从零号界碑处返回,只能借宿边防营队,芦苇和晚霞在逐渐安静的气氛中渐渐消失踪影,连影子都跟着休息了,借宿营队,就能睡得踏实了。
为了不给边防营队添麻烦,我一大早就驱车离开了,一路向东返回呼伦贝尔。独自驱车返回的路段雪堆积得非常厚实,道路之上显然没有多少车辆路过,并不能循迹找到明确的安全路面,于是又一次经历了扎胎。
车子离边防营已经很远,从地图上看周边人烟稀少,零下四十多摄氏度的冷天,等着路过的司机帮忙换胎,几乎是不可能的事情。这个季节,呼伦贝尔的白天非常短,按照正常驾驶状态来算,到呼伦贝尔要不了多久就会天黑,这么等下去,只能面对恶劣气温与黑暗夜幕的双重阻挠,我必须迅速做出判断。
打电话给了左旗的好友庆华,他也是第一时间就驱车赶来,可是路途不近,要近两个小时的车程才能抵达,而且路况不佳,可能还有延误。天寒地冻,一双手在衣服兜里摩挲着取暖,来回溜达着跺脚,想着制造些声响,当作给自己一点儿回应。可眼看时间过去了二十分钟,我有些按捺不住了,索性自己搓着手掌心,动手换胎!

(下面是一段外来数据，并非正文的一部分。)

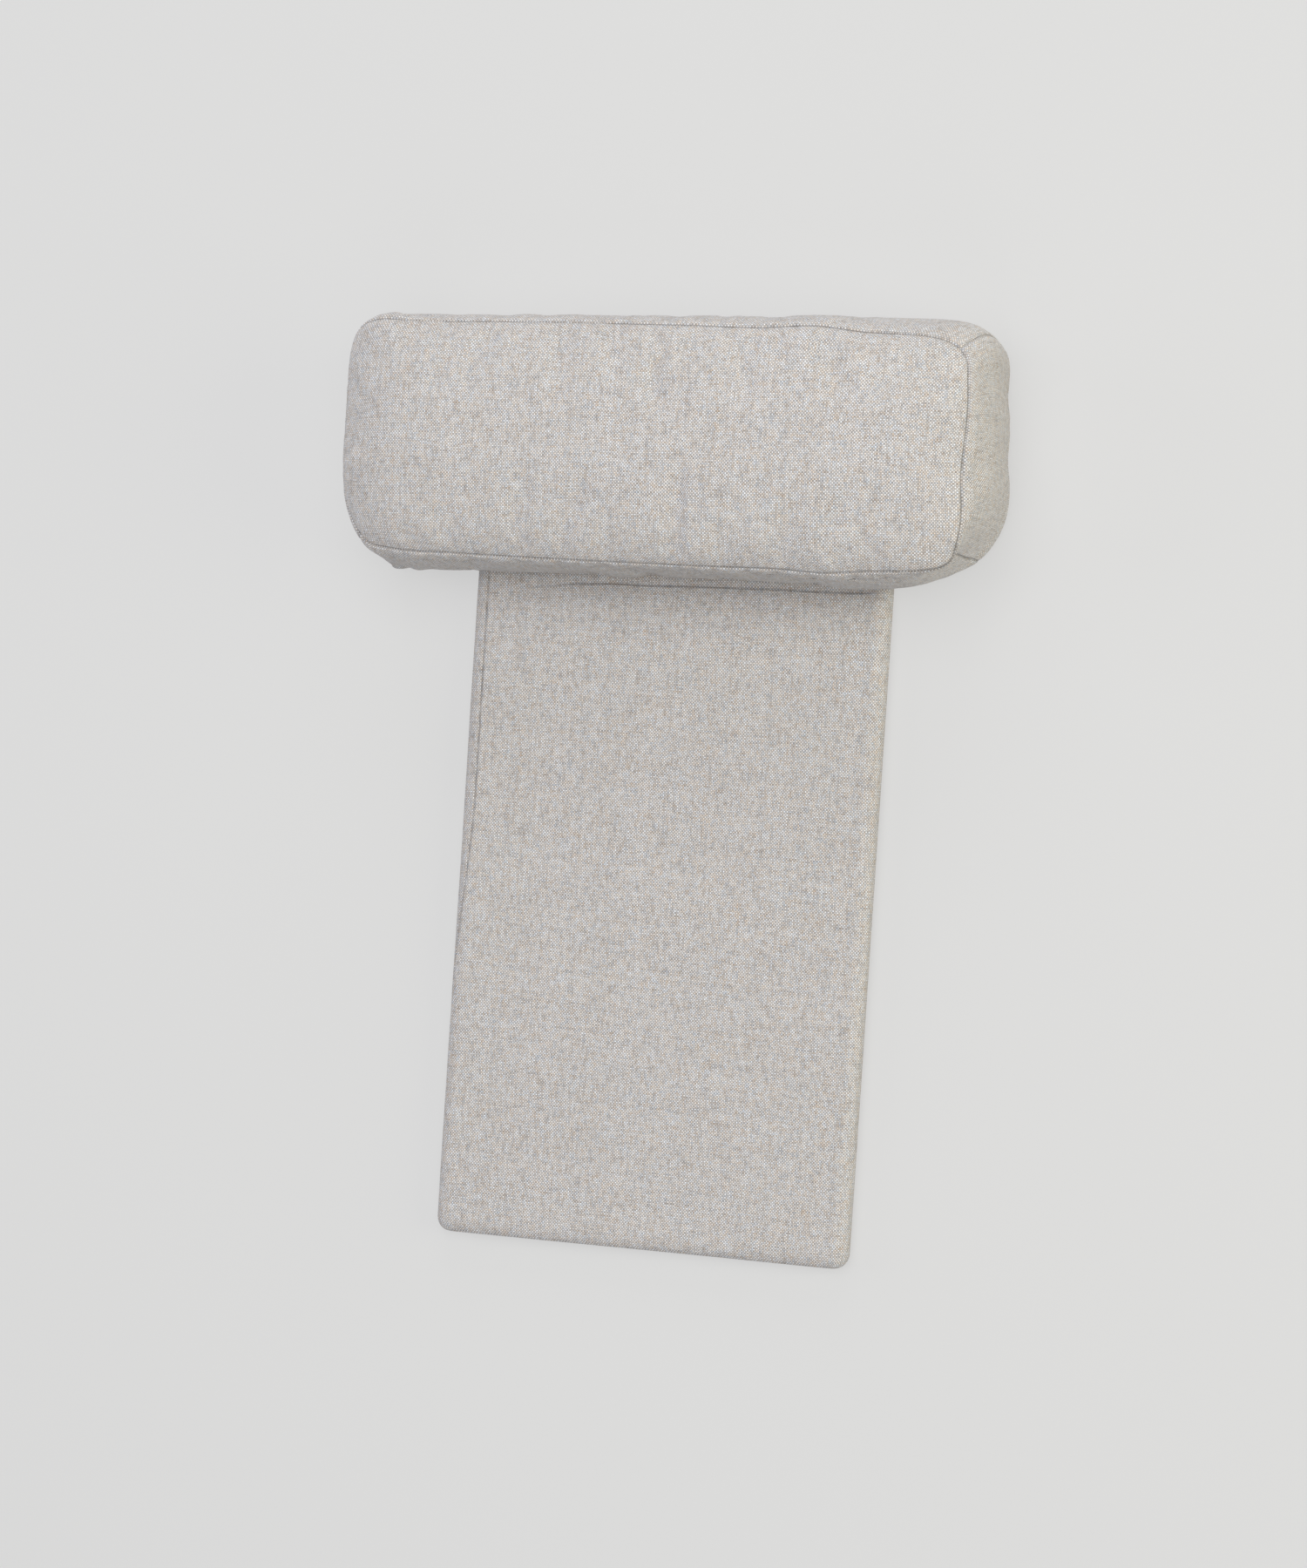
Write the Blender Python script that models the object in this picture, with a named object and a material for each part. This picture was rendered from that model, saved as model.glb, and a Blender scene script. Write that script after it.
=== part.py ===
"""Headrest pillow for a sofa: a stuffed box cushion on a flat padded flap.

The flap slides down behind the sofa's back cushion and holds the headrest at its top edge.
The part lies on its back: the face looks up (+Z), the flap's free end is at -Y, the cushion at +Y.
The origin is under the middle of the whole part, on the surface that it lies on. Units are metres.
"""
import bpy
import numpy as np

MM = 0.001

# Driving dimensions
OVERALL_LENGTH = 643 * MM
CUSHION_WIDTH = 454 * MM
CUSHION_HEIGHT = 175 * MM
CUSHION_DEPTH = 125 * MM
FLAP_WIDTH = 300 * MM
FLAP_THICKNESS = 20 * MM
GAP = 0.3 * MM

# The filling is uneven, as on the real one: the cushion's right end sits a little higher on the
# flap, its left end is a little fatter, and the flap hangs a little off its middle
HINGE_SLOPE = 0.010
HIGHEST_RISE = 0.8 * MM
CUSHION_TAPER = 0.045
FLAP_OFFSET = -1.3 * MM

# How full the cushion is: 2 would be an ellipse, and a high number a sharp box
FRONT_FULLNESS = 3.6
BACK_FULLNESS = 2.6
BACK_ROUNDING = 30 * MM

# Each corner of the face: its fullness, and how far the seam of the front panel lies inside
# the cushion's outline, along the long side and at the end
CORNERS = {
    ("top", "right"): (4.7, 12 * MM, 17 * MM),
    ("top", "left"): (5.6, 6 * MM, 3 * MM),
    ("bottom", "right"): (2.9, 9 * MM, 17 * MM),
    ("bottom", "left"): (3.5, 10 * MM, 3 * MM),
}
BACK_SEAM_HEIGHT = 14 * MM
SEAM_GROOVE = 1.6 * MM
SEAM_LIP = 4 * MM

# The flap's padded edge, and the crease where it bends towards the cushion
FLAP_EDGE_ROUNDING = 12 * MM
FLAP_EDGE_FULLNESS = 2.3
CREASE_BELOW_CUSHION = 8 * MM
CREASE_DEPTH = 3 * MM
CREASE_HALF_WIDTH = 7 * MM
CREASE_FADE = 30 * MM

# Mesh fineness: steps across each stretch
CORNER_STEPS = 12
STRAIGHT_STEPS = 18
FRONT_STEPS = 9
SIDE_STEPS = 5
BACK_STEPS = 2
FLAP_ROUND_STEPS = 6
FLAP_ACROSS_STEPS = 20

# Places that follow from them
CUSHION_END = CUSHION_HEIGHT / 2
CUSHION_STRAIGHT = CUSHION_WIDTH / 2 - CUSHION_END
CUSHION_CENTRE_Y = OVERALL_LENGTH / 2 - CUSHION_HEIGHT / 2 - HIGHEST_RISE
CUSHION_LOWEST_Y = CUSHION_CENTRE_Y - CUSHION_HEIGHT / 2
HALF_DEPTH = CUSHION_DEPTH / 2
FLAP_FREE_END_Y = -OVERALL_LENGTH / 2

FABRIC_COLOUR = (0.50, 0.47, 0.45, 1.0)
FABRIC_ROUGHNESS = 0.95


def clear_scene():
    """Remove every object, so that the part is alone in the scene."""
    for thing in list(bpy.data.objects):
        bpy.data.objects.remove(thing, do_unlink=True)


def fabric(name):
    """Woven upholstery cloth as a plain Principled material."""
    material = bpy.data.materials.new(name)
    material.use_nodes = True
    shader = material.node_tree.nodes["Principled BSDF"]
    shader.inputs["Base Color"].default_value = FABRIC_COLOUR
    shader.inputs["Roughness"].default_value = FABRIC_ROUGHNESS
    shader.inputs["Metallic"].default_value = 0.0
    return material


def add_piece(name, points, faces):
    """Make one closed, smooth-shaded object; points that fall together are merged."""
    mesh = bpy.data.meshes.new(name)
    mesh.from_pydata(points.tolist(), [], faces)
    piece = bpy.data.objects.new(name, mesh)
    bpy.context.collection.objects.link(piece)
    weld = piece.modifiers.new("close the ends", "WELD")
    weld.merge_threshold = 0.02 * MM
    mesh.shade_smooth()
    mesh.materials.append(fabric(name + " fabric"))
    return piece


def bridge(rows, columns):
    """Quads between neighbouring closed rows of points; the rows run from bottom to top."""
    faces = []
    for row in range(rows - 1):
        for column in range(columns):
            after = (column + 1) % columns
            low = row * columns
            high = low + columns
            faces.append((low + column, low + after, high + after, high + column))
    return faces


def power(value, exponent):
    """A signed power, which keeps the sign of the value."""
    return np.sign(value) * np.abs(value) ** exponent


def corner_arc(long_side, end):
    """One corner of the outline, from its end to its long side.

    Columns: core x, across, along, whether it lies on the corner's seam, and the front seam's
    inset. Across and along point to a superellipse, |across|^n + |along|^n = 1.
    """
    fullness, inset_long, inset_end = CORNERS[long_side, end]
    turn = np.linspace(0, np.pi / 2, CORNER_STEPS + 1)
    across = np.clip(np.cos(turn), 0, 1) ** (2 / fullness)
    along = np.sin(turn) ** (2 / fullness)
    inset = inset_end * across ** fullness + inset_long * along ** fullness
    right = 1 if end == "right" else -1
    up = 1 if long_side == "top" else -1
    core = np.full(turn.size, right * CUSHION_STRAIGHT)
    return np.column_stack([core, right * across, up * along, np.isclose(across, along), inset])


def straight_run(long_side, start, end):
    """The outline between two corners of a long side, in the same columns."""
    share = np.linspace(0, 1, STRAIGHT_STEPS + 1)[1:-1, None]
    first = corner_arc(long_side, start)[-1]
    last = corner_arc(long_side, end)[-1]
    return first + (last - first) * share


def cushion_loop():
    """The outline of the cushion, counterclockwise seen from above."""
    return np.concatenate([
        corner_arc("bottom", "right")[::-1],
        corner_arc("top", "right")[1:],
        straight_run("top", "right", "left"),
        corner_arc("top", "left")[::-1],
        corner_arc("bottom", "left")[1:],
        straight_run("bottom", "left", "right"),
    ])


def front_profile():
    """Share of the way out, and height, from the middle of the crown to the widest line."""
    turn = np.linspace(0, np.pi / 2, 400)
    out = np.sin(turn) ** (2 / FRONT_FULLNESS)
    height = np.cos(turn) ** (2 / FRONT_FULLNESS)
    height[-1] = 0
    return out, HALF_DEPTH * (1 + height)


def back_profile():
    """The same from the widest line round to the flat back, which lies on the surface."""
    turn = np.linspace(0, np.pi / 2, 200)
    flat = 1 - BACK_ROUNDING / CUSHION_END
    cosine = np.clip(np.cos(turn), 0, 1)
    out = flat + (1 - flat) * cosine ** (2 / BACK_FULLNESS)
    height = np.sin(turn) ** (2 / BACK_FULLNESS)
    return out, HALF_DEPTH * (1 - height)


def stations(length, seams, counts):
    """Distances along a profile: even steps between the seams, with a lip on each side of a seam."""
    edges = [0.0]
    for seam in seams:
        edges += [seam - SEAM_LIP, seam, seam + SEAM_LIP]
    edges.append(length)
    places = [0.0]
    for start, end, count in zip(edges[:-1], edges[1:], counts):
        places += list(start + (end - start) * np.arange(1, count + 1) / count)
    return np.array(places)


def build_cushion():
    """One filled solid: crowned front, round sides with sewn grooves, and a flat back."""
    out_front, height_front = front_profile()
    out_back, height_back = back_profile()
    out = np.concatenate([out_front, out_back[1:]])
    height = np.concatenate([height_front, height_back[1:]])
    travelled = np.concatenate([[0], np.cumsum(np.hypot(np.diff(out * CUSHION_END), np.diff(height)))])
    back_seam = np.interp(-BACK_SEAM_HEIGHT, -height_back[1:], travelled[out_front.size:])
    counts = [FRONT_STEPS, 1, 1, SIDE_STEPS, 1, 1, BACK_STEPS]
    front_row = FRONT_STEPS + 1
    back_row = FRONT_STEPS + SIDE_STEPS + 4
    sewn_loop = np.zeros(sum(counts) + 1)
    sewn_loop[[front_row, back_row]] = 1
    sewn_corner = np.zeros(sum(counts) + 1)
    sewn_corner[front_row:back_row + 1] = 1
    rings = []
    for core, across, along, corner, inset in cushion_loop():
        front_seam = np.interp(1 - inset / CUSHION_END, out_front, travelled[:out_front.size])
        place = stations(travelled[-1], (front_seam, back_seam), counts)
        reach = np.interp(place, travelled, out) * CUSHION_END
        rise = np.interp(place, travelled, height)
        fullness = 1 - (sewn_corner if corner else sewn_loop) * SEAM_GROOVE / CUSHION_END
        x = core + across * reach * fullness
        y = along * reach * fullness * (1 - CUSHION_TAPER * x) + HINGE_SLOPE * x
        z = HALF_DEPTH + (rise - HALF_DEPTH) * fullness
        rings.append(np.column_stack([x, CUSHION_CENTRE_Y + y, z]))
    points = np.array(rings)[:, ::-1].transpose(1, 0, 2)
    rows, columns = points.shape[:2]
    faces = bridge(rows, columns)
    faces.append(tuple(reversed(range(columns))))
    return add_piece("cushion", points.reshape(-1, 3), faces)


def cushion_edge(height):
    """How far inside its lowest line the cushion's round lower side lies at a given height."""
    out, rise = back_profile()
    return CUSHION_END * (1 - np.interp(height, rise[::-1], out[::-1]))


def hinge_line(x):
    """The cushion's lowest line across the flap, from its lowest line at the middle."""
    return CUSHION_END * CUSHION_TAPER * x + HINGE_SLOPE * x


def flap_top_end():
    """The furthest that the flap's round end can reach under the cushion and keep the gap."""
    turn = np.linspace(-np.pi / 2, np.pi / 2, 60)
    height = FLAP_THICKNESS / 2 * (1 + power(np.sin(turn), 2 / FLAP_EDGE_FULLNESS))
    nose = FLAP_EDGE_ROUNDING * (1 - np.abs(np.cos(turn)) ** (2 / FLAP_EDGE_FULLNESS))
    return CUSHION_LOWEST_Y + np.min(cushion_edge(height) + nose) - 2 * GAP


def flap_rows():
    """Rows along the flap: place, share of the edge rounding that is left, and crease depth."""
    top = flap_top_end()
    turn = np.linspace(0, np.pi / 2, FLAP_ROUND_STEPS + 1)
    rise = np.sin(turn) ** (2 / FLAP_EDGE_FULLNESS)
    start = FLAP_FREE_END_Y + FLAP_EDGE_ROUNDING * (1 - np.clip(np.cos(turn), 0, 1) ** (2 / FLAP_EDGE_FULLNESS))
    end = top - (start - FLAP_FREE_END_Y)[::-1]
    crease = CUSHION_LOWEST_Y - CREASE_BELOW_CUSHION + CREASE_HALF_WIDTH * np.linspace(-1, 1, 7)
    crease = crease[crease < end[0] - 1 * MM]
    along = np.concatenate([start, crease, end])
    share = np.concatenate([rise, np.ones(crease.size), rise[::-1]])
    middle = CUSHION_LOWEST_Y - CREASE_BELOW_CUSHION
    trough = np.clip(1 - np.abs(along - middle) / CREASE_HALF_WIDTH, 0, 1)
    return along, share, CREASE_DEPTH * trough ** 2 * (3 - 2 * trough)


def build_flap():
    """One filled slab: flat front and back, padded round edges, and a crease below the cushion."""
    turn = np.linspace(-np.pi / 2, np.pi / 2, 2 * FLAP_ROUND_STEPS + 1)
    across = np.clip(np.cos(turn), 0, 1) ** (2 / FLAP_EDGE_FULLNESS)
    above = power(np.sin(turn), 2 / FLAP_EDGE_FULLNESS)
    straight = FLAP_WIDTH / 2 - FLAP_EDGE_ROUNDING
    tilted = CUSHION_LOWEST_Y - 2 * CREASE_BELOW_CUSHION
    run = np.linspace(straight, -straight, FLAP_ACROSS_STEPS + 1)[1:-1]
    core = np.concatenate([np.full(turn.size, straight), run, np.full(turn.size, -straight), -run])
    across = np.concatenate([across, 0 * run, -across[::-1], 0 * run])
    above = np.concatenate([above, 0 * run + 1, above[::-1], 0 * run - 1])
    fade = np.clip((straight - np.abs(core)) / CREASE_FADE, 0, 1) * (above > 0.99)
    half = FLAP_THICKNESS / 2
    rows = []
    for along, share, crease in zip(*flap_rows()):
        x = FLAP_OFFSET + core + FLAP_EDGE_ROUNDING * across * share
        y = along + hinge_line(x) * (along > tilted)
        z = half * (1 + above * share) - crease * fade
        rows.append(np.column_stack([x, y, z]))
    points = np.array(rows)
    faces = [tuple(reversed(face)) for face in bridge(*points.shape[:2])]
    return add_piece("flap", points.reshape(-1, 3), faces)


clear_scene()
build_cushion()
build_flap()
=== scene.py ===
# %% [markdown]
# A sofa headrest pillow, step by step.
# The real object is a stuffed box cushion sewn to the top of a long, flat, padded flap. The flap
# slides down behind a sofa's back cushion, and its length holds the headrest at the sofa's top.
# Both are covered in one heathered, light warm-grey, plain-weave upholstery cloth.
# It lies here on its back: the face looks up (+Z) and the cushion is at +Y. Units are metres.

# %% Load the frame
import bmesh
import bpy
import numpy as np
from mathutils import Matrix, Vector


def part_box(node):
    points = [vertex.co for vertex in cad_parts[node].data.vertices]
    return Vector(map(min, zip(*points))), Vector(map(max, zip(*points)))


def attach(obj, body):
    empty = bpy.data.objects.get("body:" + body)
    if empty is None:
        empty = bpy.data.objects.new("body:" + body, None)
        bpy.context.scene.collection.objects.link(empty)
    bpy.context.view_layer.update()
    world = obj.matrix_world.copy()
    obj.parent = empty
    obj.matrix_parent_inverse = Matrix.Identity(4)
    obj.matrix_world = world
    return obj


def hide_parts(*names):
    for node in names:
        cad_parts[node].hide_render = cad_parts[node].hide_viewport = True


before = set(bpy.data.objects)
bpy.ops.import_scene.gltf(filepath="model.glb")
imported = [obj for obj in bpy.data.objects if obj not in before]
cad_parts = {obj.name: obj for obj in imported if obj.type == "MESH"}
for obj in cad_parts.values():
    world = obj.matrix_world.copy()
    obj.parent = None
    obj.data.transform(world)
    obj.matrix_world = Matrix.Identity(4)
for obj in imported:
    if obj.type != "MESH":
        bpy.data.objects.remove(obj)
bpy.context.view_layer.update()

MM = 0.001

# %% [markdown]
# The camera. The photo shows the face from a little to its right, with a long lens. A camera is
# a place, a point that it looks at and a roll; these came from the flap's straight edges, whose
# lines meet far away at two points. The focal length is counted in the photo's own pixels, so
# that the picture's frame and the lens agree whatever size is rendered.

# %% Camera
PHOTO_HEIGHT_PX = 1800
FOCAL_LENGTH_PX = 3200
SENSOR_MM = 36
CAMERA_AT = Vector((0.5458, 0.0419, 1.8737))
CAMERA_LOOKS_AT = Vector((-0.0126, 0.0037, 0.010))
CAMERA_ROLL = np.radians(3.895)

camera_data = bpy.data.cameras.new("camera")
camera_data.sensor_width = SENSOR_MM
camera_data.lens = FOCAL_LENGTH_PX * SENSOR_MM / PHOTO_HEIGHT_PX
camera = bpy.data.objects.new("camera", camera_data)
bpy.context.collection.objects.link(camera)
back = (CAMERA_AT - CAMERA_LOOKS_AT).normalized()
right = Vector((-np.sin(CAMERA_ROLL), np.cos(CAMERA_ROLL), 0)).cross(back).normalized()
up = back.cross(right)
camera.matrix_world = Matrix.Translation(CAMERA_AT) @ Matrix((right, up, back)).transposed().to_4x4()
bpy.context.scene.camera = camera
print("lens in mm:", camera_data.lens)

# %% [markdown]
# Colours are written as sRGB hex values, as a colour picker gives them, and Blender's shaders
# want them linear. One function turns them. Another adds a node with its settings and links, so
# that a material reads as a list of what feeds what.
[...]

气温非常低,按理来说气温在午后会有所回升,但是天压得很低,虽然看不出阴天下雪的意思,也总是灰蒙蒙的,比早上出发时冷得更厉害。我从后备厢取出换胎工具,又取了备用轮胎,伸手动一下那些金属质地的工具都要狠狠打个冷战,滚轮胎的时候,因为积雪产生的摩擦力,推得也非常吃力。我顺手取了相机、三脚架,支起设备,假装有人在侧陪伴,给自己鼓鼓劲儿。
卸轮胎和装轮胎是最麻烦的,天冷,螺丝根本转不动,上脚踩,脚底又沾了雪,非常滑,平时换胎踹上三四下搞定的活儿,现在二三十下,脚踹得生疼,还是搞不定。这下给我急坏了,活儿干了一半卡住,比不干还要尴尬。原地换胎不能站太久,因为我能感受到大地的寒气直逼而来,隔上一两分钟就要在附近小跑一圈。每跑一圈回来,我都直接助跑到螺丝处吹几下,好像有了这个特殊过程,我的脚劲儿就能变大一样。旧轮胎换了下来,抬起新轮胎,然而根本抬不动!轮胎周围起了一层薄薄的冰霜,手一碰上去就要被粘住一般,惹得我不敢轻易下手了。索性用手搓搓雪,降低手的温度再触碰轮胎好了,当然,这只是我突发奇想的办法,不知是否存在科学依据,总之最后愣是成功了。前前后后,在将近零下五十摄氏度的室外雪地里,我用了一个多小时换好了轮胎,好友电话告知马上赶到的时候,我十分自豪地回复说:“完事儿了,前进碰头!”
第二天,庆华带我在左旗吃了当地的豪华早餐,冬至节气的饺子配着锅茶,别有一番风味。一碗热乎乎的饺子,带着家的味道,带着中国传统的味道。看着饺子,有些想家了,心里多少有些苦涩。
呼伦贝尔比前阵子要冷许多,随便拿盆水,管它凉的、热的,使劲往天上那么一扬,立刻就会结成冰柱,屡试不爽,“泼冰”活动就此开始。
“泼冰”倒是像一种行为艺术,抛却杂念,任凭自己的心思和想法绘制一种新的结构,而谁都无法做出完全一样的形态。前前后后,我拍摄了十来种形态,而每个举手“泼冰”的人,都在画面中站得笔直,精神高昂。从室内看出去,神奇地发现玻璃上绽放了纹路清晰的冰花,屋里的人都喜欢透过有冰花的窗户往外看,因为这样看出去的景色似乎带了一层朦胧月色的滤镜,梦幻的美就此诞生。
想到环行边境的行程,我用冰泼了一个圆,把自己框在其中,圈外是别人透过唯美的画面看到的圆满、神奇,圈内是我的孤独无畏。对于真正有梦想并坚持付诸实践的人来说,环中国边境行并不是一件伟大的事,但对于迷茫在漫长人生路上的人而言,我的经历可能会带给他们关于梦想的触动和对奋斗的信仰,我的路和浅显单薄的文字也就都有了价值。